Lascio questi atteggiamenti agli eredi della superficialità «positiva». Quello che più temerei per la mia tesi sarebbe che trovasse troppo facili consensi e potesse diffondersi senza venir sottoposta al fuoco purificatore della critica.
Intanto, continuando la mia via, aggiungo a questa discussione alcune brevi note e nuove documentazioni in appoggio agli argomenti già esposti nel mio libro.
Note aggiunte
Come Dante «Facea li vocaboli dire altro che quello ch'erano usati». A proposito del significato convenzionale dato ad alcune parole dai «Fedeli d'Amore», richiamo l'attenzione degli studiosi sopra quell'interessantissimo passo del Commento dantesco dell'Ottimo (Inf., X, 85), nel quale l'autore dice precisamente così: «Io scrittore udii dire a Dante che mai rima nol trasse a dire altro che quello che aveva in suo proponimento; ma ch'elli molte e spesse volte facea li vocaboli dire nelle sue rime altro che quello ch'erano appo li altri dicitori usati di esprimere».
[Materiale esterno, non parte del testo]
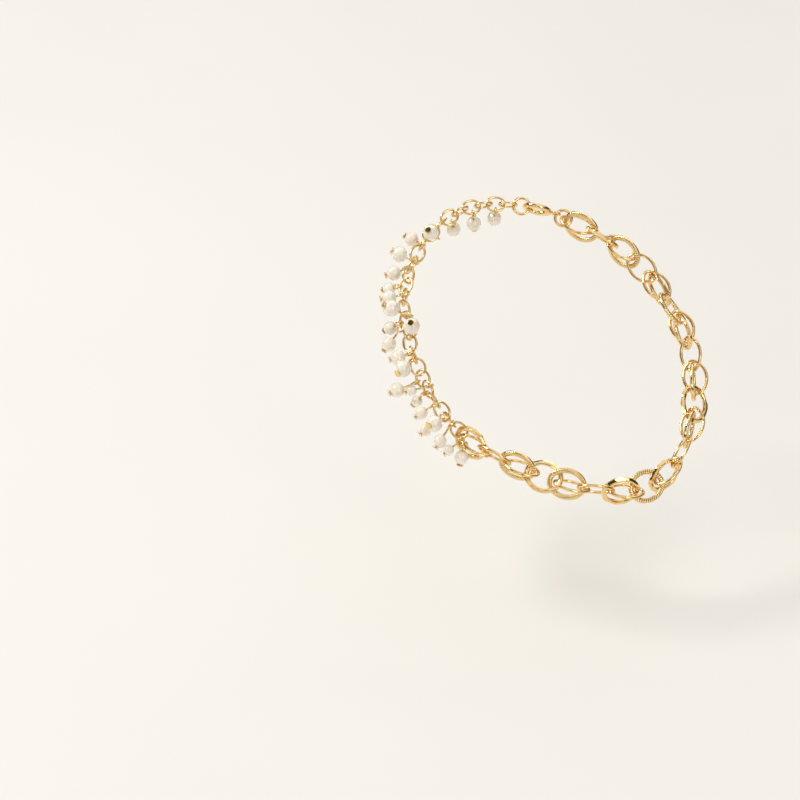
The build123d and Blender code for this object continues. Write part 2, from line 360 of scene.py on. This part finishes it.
pearlFinish = {
    "cream": (0.97, 0.83, 0.69),
    "white": (0.99, 0.92, 0.84),
    "toneSize": 330,
    "toneStops": (0.3, 0.7),
    "roughLow": 0.16,
    "roughHigh": 0.32,
    "roughSize": 1300,
    "coat": 1.0,
    "coatRough": 0.05,
    "coatIor": 1.65,
    "inside": 0.6,                      # share of the light that spreads inside
    "insideReach": (1.0, 0.7, 0.45),    # red light reaches furthest
    "insideDepth": 0.0006,
    "sheen": 0.15,
    "dents": 0.09,
    "dentSize": 1100,
    "dentDepth": 0.00006,
}


def makePearl(name, finish):
    material, tree, shader = newMaterial(name)
    creamAt, whiteAt = finish["toneStops"]
    tone = rampOver(tree, noiseOver(tree, finish["toneSize"], detail=3.0, roughness=0.55),
                    [(creamAt, finish["cream"]), (whiteAt, finish["white"])])
    tree.links.new(tone, shader.inputs["Base Color"])
    rough = rangeOver(tree, noiseOver(tree, finish["roughSize"], detail=3.0),
                      finish["roughLow"], finish["roughHigh"])
    tree.links.new(rough, shader.inputs["Roughness"])
    shader.inputs["Coat Weight"].default_value = finish["coat"]
    shader.inputs["Coat Roughness"].default_value = finish["coatRough"]
    shader.inputs["Coat IOR"].default_value = finish["coatIor"]
    shader.inputs["Subsurface Weight"].default_value = finish["inside"]
    shader.inputs["Subsurface Radius"].default_value = finish["insideReach"]
    shader.inputs["Subsurface Scale"].default_value = finish["insideDepth"]
    shader.inputs["Sheen Weight"].default_value = finish["sheen"]
    dents = noiseOver(tree, finish["dentSize"], detail=2.0)
    dents = bumpOver(tree, dents, finish["dents"], finish["dentDepth"])
    tree.links.new(dents, shader.inputs["Normal"])
    return material


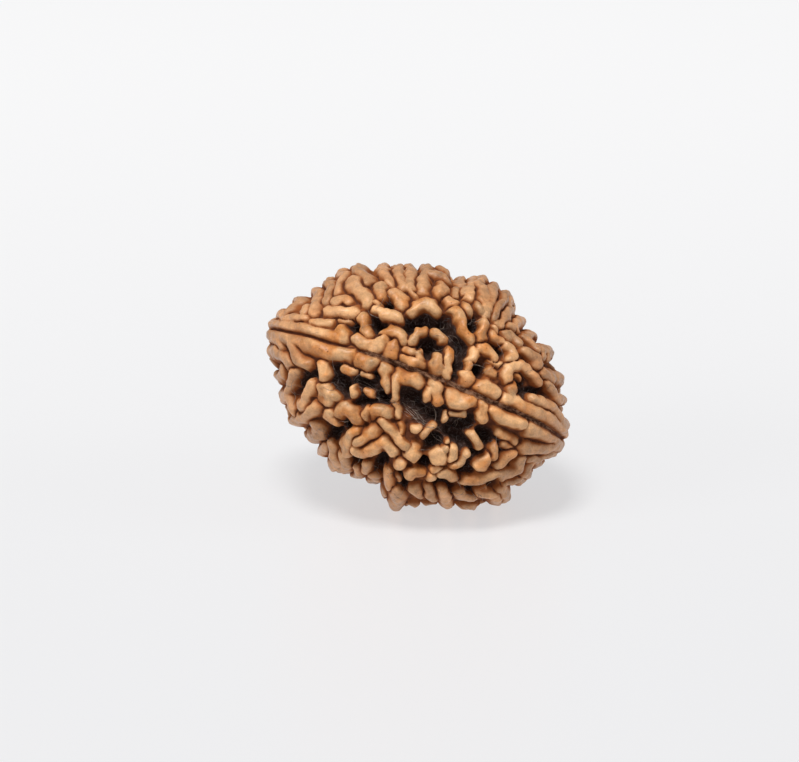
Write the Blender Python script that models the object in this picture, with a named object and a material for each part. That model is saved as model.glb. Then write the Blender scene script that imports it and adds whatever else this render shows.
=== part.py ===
"""A two-line rudraksha bead: a woody stone, lens-shaped, with knobbly ridges and a seam between paired lips.

The bead grew as one piece, so it is one solid. Its plain skin is a sphere reshaped to the bead's outline and
depth. Every crest on it is a chain of points with a radius, and a formula raises the skin along those chains
and lets it fall to the floor between them. Crests on the front pole are placed as they lie on the real bead.
The rest of the skin is filled by a seeded rule: short worms that run from pole to pole and keep apart.

Skin coordinates are in millimetres about the bead's centre: x to the right, y up the front face, z out of it.
The front face leans back by LEAN, so the finished bead lies on three low crests with the front pole raised.
"""

import math
import random
from collections import namedtuple

import bpy
import numpy as np
from mathutils import Matrix

NAME = "rudraksha_bead"
MM = 0.001

# Overall form
LEAN = math.radians(20.0)
HALF_DEPTH = 9.3
FULLNESS = 2.4
CENTRE_HEIGHT = 9.62
CENTRE_SHIFT = (-0.087, -0.015)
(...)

Riflettiamo un momento. La testimonianza è più che verosimile, anche perché, se l'autore avesse avuto la capacità d'inventare parole e testimonianze di Dante ne avrebbe inventate di più sapide e brillanti. Sappiamo che Dante dunque nelle sue rime adoperava parole dando loro un significato diverso dall'usato. Non mi pare che qui per rime si debba intendere le rime del verso. Il vanto di non esser forzato a cambiar pensiero dalla rima si tradurrebbe in una confessione ben ridicola se per far una rima difficile invece di cambiar pensiero Dante avesse mutato mentalmente, senza dirlo a nessuno, il senso della parola rimata.